North Korea’s Powerful New Missile Tech May Have Been Smuggled From Ukraine

North Korea’s Powerful New Missile Tech May Have Been Smuggled From Ukraine

In the last few months, North Korea’s ability to launch a warhead beyond its backyard has improved exponentially. Its rapid development of intercontinental ballistic missile tech has left many confused. Now a researcher at the International Institute for Strategic Studies claims he might have solved the mystery. North Korea may have received its new souped up ICBM tech from a factory in the Ukraine, and it probably did so very illegally.

Photo: AP

In a new study, researcher Michael Elleman examines recent photos of Kim Jung-un inspecting the suspiciously capable new rocket engines in order to determine their origin. He and his fellow researchers noticed the engines were of a design very similar to one used by the Soviets to launch up to 10 thermonuclear warheads at a time. He also determined, based on footage of the rockets launching, plus reports from North Korea, Japan, South Korea and the US, exactly what version of the rocket was likely being used.

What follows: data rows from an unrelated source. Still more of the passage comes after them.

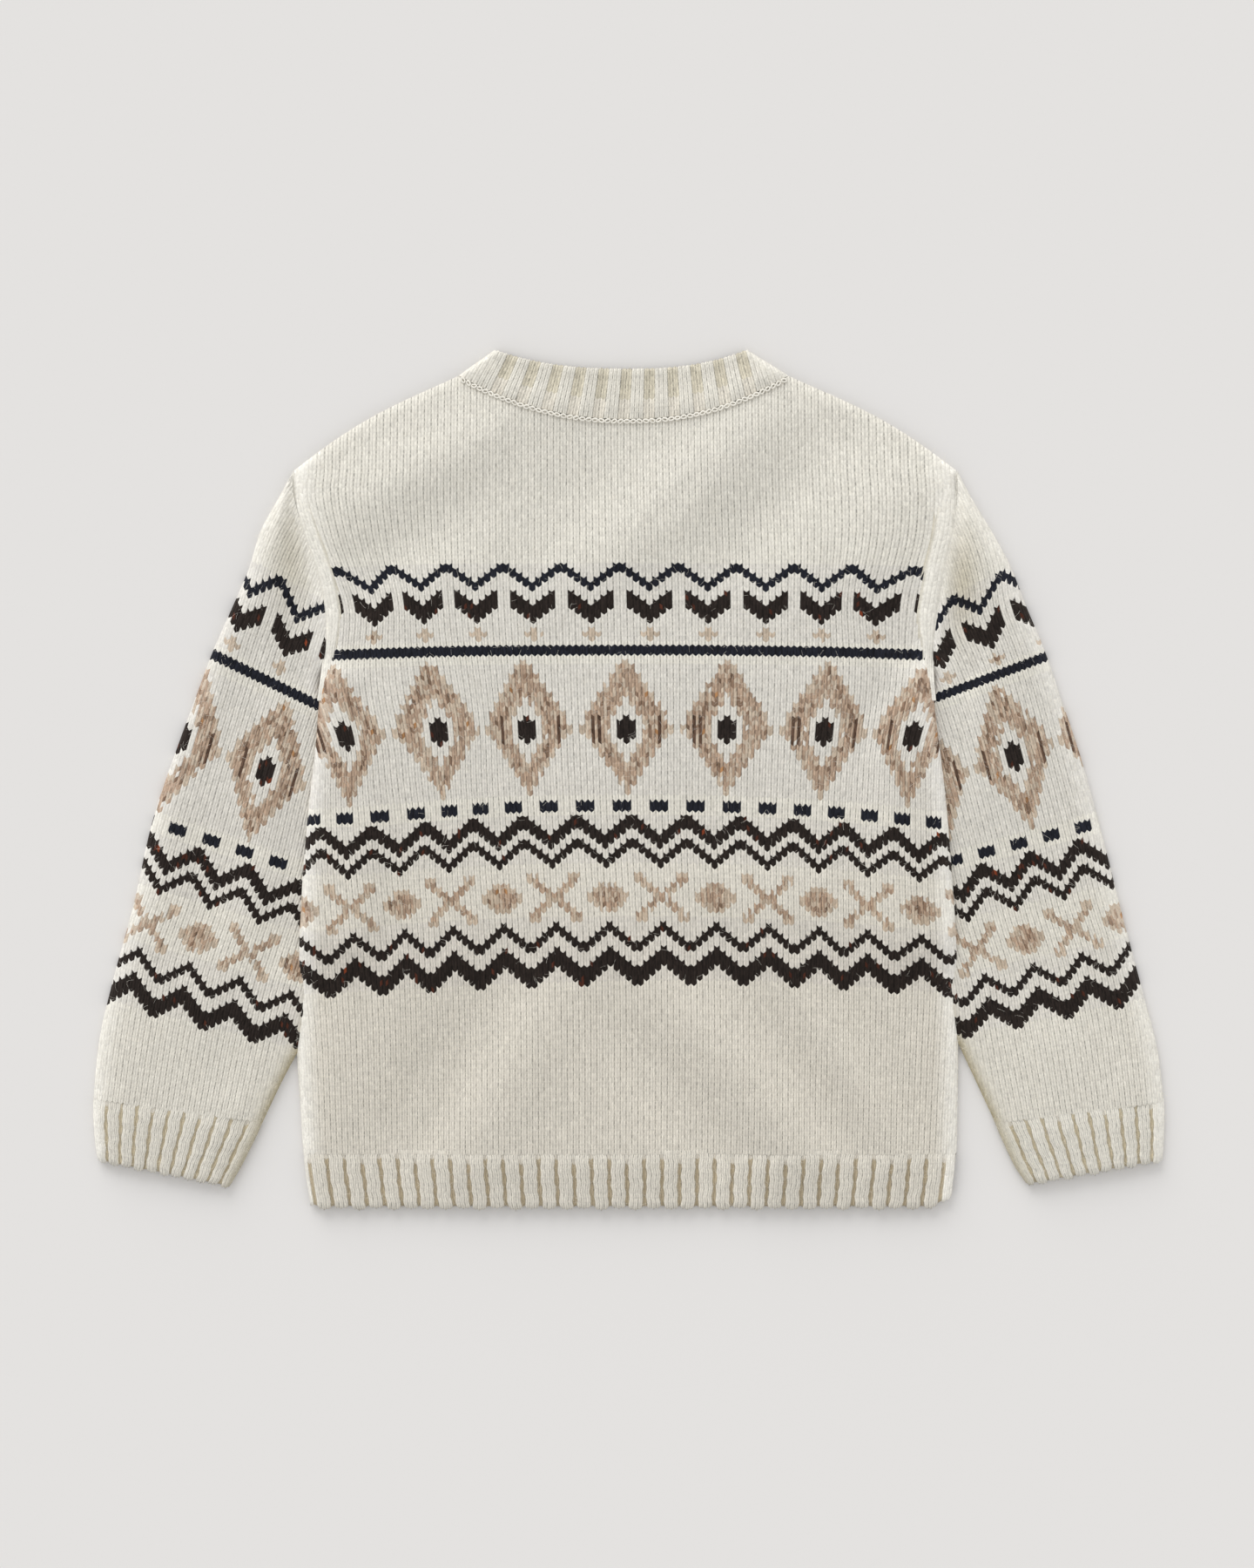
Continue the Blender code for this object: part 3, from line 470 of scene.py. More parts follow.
def lift(x, y):
    """How high the sleeves under it raise the body: full over them, then down a soft ramp."""
    raised = np.zeros(np.broadcast(x, y).shape)
    begins, ends = ease((70 - y) / 18), ease((y + 118) / 30)
    for column, side in ((1, -1), (2, 1)):
        edge = through(BODY_EDGES, column, y)
        covered = np.clip(side * (edge - through(TUCKED_EDGES, column, y)), 0, None)
        past = (side * (edge - x) - covered - 8) / 24
        raised = np.maximum(raised, (2 * WALL + 2 * SEAM) * begins * ends * (1 - ease(past)))
    return raised


def rim_distance(x, y):
    """Distance to the nearest folded edge: a side or a shoulder."""
    left, right = sides(y)
    neck = np.where(x < 0, NECK_LEFT - x, x - NECK_RIGHT)
    shoulder = np.where(neck > -30, (shoulder_line(x) - y) * 0.87 + np.clip(-neck, 0, None), 99)
    return np.clip(np.minimum(np.minimum(x - left, right - x), shoulder), 0, None)


def back_air(x, y):
    """Room between the back and the front, with the creases."""
    rim = rim_distance(x, y)
    roll = 1.3 * (1 - np.exp(-rim / 5)) + 3 * ease(rim / 50)
    return np.clip(roll + creased(x, y, BODY_CREASES) * ease(rim / 22), 0, 9)


def back_height(x, y, *_):
    at_armhole = ease((y - UNDERARM_Y + 8) / 16)
    low = (MEET - WALL - SEAM) * (1 - at_armhole) + 0.6 * at_armhole
    return lift(x, y) + WALL + SEAM + back_air(x, y) + quarter(rim_distance(x, y), low, WALL, TOP_FOLD)


def patterned(piece, seed):
    def yarn(n, k, half):
        """With the dark strand that shows through in thin broken lines beside each diamond's dot."""
        away = (n - MIDDLES[piece][DIAMONDS] + 8) % 16 - 8
        beside = pick(2 * away + half - 0.5, (-10.6, -10.4), (-8.6, -8.4), (10.4, 10.6))
        floats = beside & (np.abs(k - DIAMOND_ROW) < 3.4) & (
            np.random.default_rng(seed).random(beside.shape) < 0.62)
        return np.where(floats, SHADE, flecked(stranded(n, k, piece) + 0 * half, seed))
    return yarn


def at_foot(low):
    """Raised stitches, but flat at the foot of the piece, where the rib takes over."""
    return lambda u, v: RELIEF * ease((v - low) / 2)


knit_wool = wool("lambswool stocking stitch", gap=0.46, fuzz=0.5)
back = knit("back_knit", body_place, back_height, BODY_SIDES, BODY_WALES, BODY_COURSES,
            patterned("body", 3), knit_wool, top=over_top(BACK_DROP), relief=at_foot(0), toothed=True,
            low_shade=0.85)
stand_in(back, "back_panel")

# ---- Front panel ----
# The same knit face down on the table, with the lower front neckline. Its bands run on round the
# sides from the back's. It rises over the sleeves where they are tucked under the body.


def front_height(x, y, *_):
    return lift(x, y) + WALL - quarter(rim_distance(x, y), WALL - MEET, WALL, UNDER_FOLD)


front = knit("front_knit", body_place, front_height, BODY_SIDES, BODY_WALES, BODY_COURSES,
             patterned("body", 4), knit_wool, top=over_top(FRONT_DROP), parts=2, relief=0, down=True)
stand_in(front, "front_panel")

# ---- Sleeves ----
# Two knitted tubes pressed flat, sewn into the armholes and tucked a little under the body. They
# carry the same bands, whose courses turn from the armhole's slope towards the cuff's.

# Outer folded edge:  height, x
OUTER_LEFT = np.array([
    (173.5, -188.35), (158.5, -196.5), (141.5, -206), (118.5, -213.5), (95, -223.5), (72.5, -233.5),
    (48, -242.8), (22.5, -252.2), (-21.5, -267.2), (-72, -278.8), (-116, -290.8), (-146, -297.6),
    (-180, -301)])
OUTER_RIGHT = np.array([
    (173.5, 184.35), (158.5, 192.3), (140.5, 203.2), (120, 214.3), (98, 223), (70, 234.6), (45.5, 243),
    (19, 252), (-31, 266), (-80, 278.4), (-122, 289.6), (-152, 297.2), (-182, 301)])
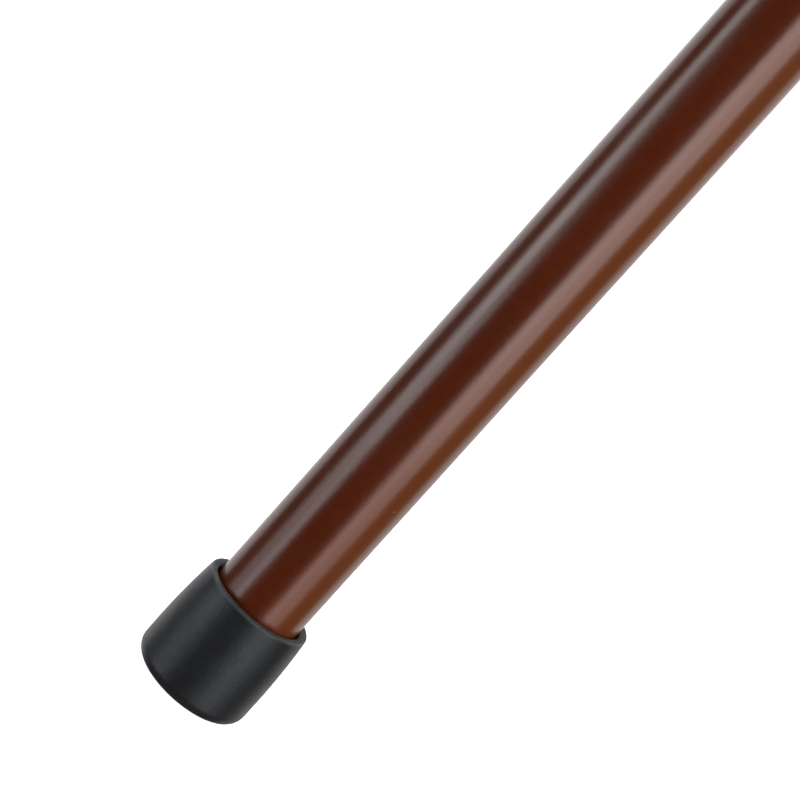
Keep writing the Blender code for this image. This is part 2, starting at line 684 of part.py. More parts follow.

From there he narrowed down the rocket to a specific manufacturer in Ukraine who, coincidentally, is in dire financial straits. Elleman’s evidence, while largely circumstantial, is extremely striking. North Korea made “astounding strides over the past two years”, employing technology that was in use by the USSR since the ’60s and should have been well out of North Korea’s reach.

He hasn’t been alone in his investigation. Others, including more experts and government investigators, have been studying the potential origins of North Korea’s new tech and settled on a single Ukrainian factory, Yuzhmash. In an interview with the New York Times, which first reported the study, Elleman said, “It’s likely that these engines came from Ukraine — probably illicitly.” Later he adds, “The big question is how many they have and whether the Ukrainians are helping them now.”

That is one of the major question marks in this tale of international intrigue. The missile tech might have been acquired from Yuzhmash via the black market. It wouldn’t be the first time: In the ’70s and ’80s North Korea acquired its missile tech illegally from the USSR. Then in 2004, the father of the nuclear bomb program in Pakistan, A.Q. Khan, admitted to selling nuclear secrets to North Korea. Khan had, himself, stolen those secrets from labs in the Netherlands in the ’70s.

Alternatively, North Korea might have simply stolen the tech from Yuzhmash (or a similar site). In Elleman’s report he quickly discounts that theory. “The alternative hypothesis, that Russian/Ukraine engineers were employed in North Korea is less likely, given the absence of any known production facility in North Korea for such engines.”

With no factories capable of building the rockets at the heart of North Korea’s new missiles, all signs point to the country acquiring actual devices and not just schematics. Missiles are enormous and would have been very obvious when crossing a continent. This calls into question the entire surveillance apparatus around the country, and strongly indicates help from a third party, either a separate nation state — such as Russia or China, or an extremely organised criminal organisation.

In the report Elleman notes that the Soviet rocket (referred to as an LPE) North Korea appears to have acquired “is no longer employed by operational missiles or launchers”. Thus “facilities warehousing the obsolete LPEs are probably loosely guarded. A small team of disgruntled employees or underpaid guards at any one of the storage sites, and with access to the LPEs, could be enticed to steal a few dozen engines by one of the many illicit arms dealers, criminal networks, or transnational smugglers operating in the former Soviet Union.”

Whatever the source, everyone can agree that North Korea’s latest missile launches were more successful than any iteration before. Though, as noted by the Bulletin of the Atomic Scientists, the technology is not quite capable of hitting the continental US. While Elleman agrees with that assessment, he also notes that without intervention, North Korea might be capable of reaching the US mainland with a missile by 2018.

That’s why Elleman ends his report urging other nation-states to negotiate an agreement that bans further testing by North Korea and effectively kills its ICBM program. “But” Elleman warns, “the window of opportunity will soon close, so diplomatic action must be taken immediately.”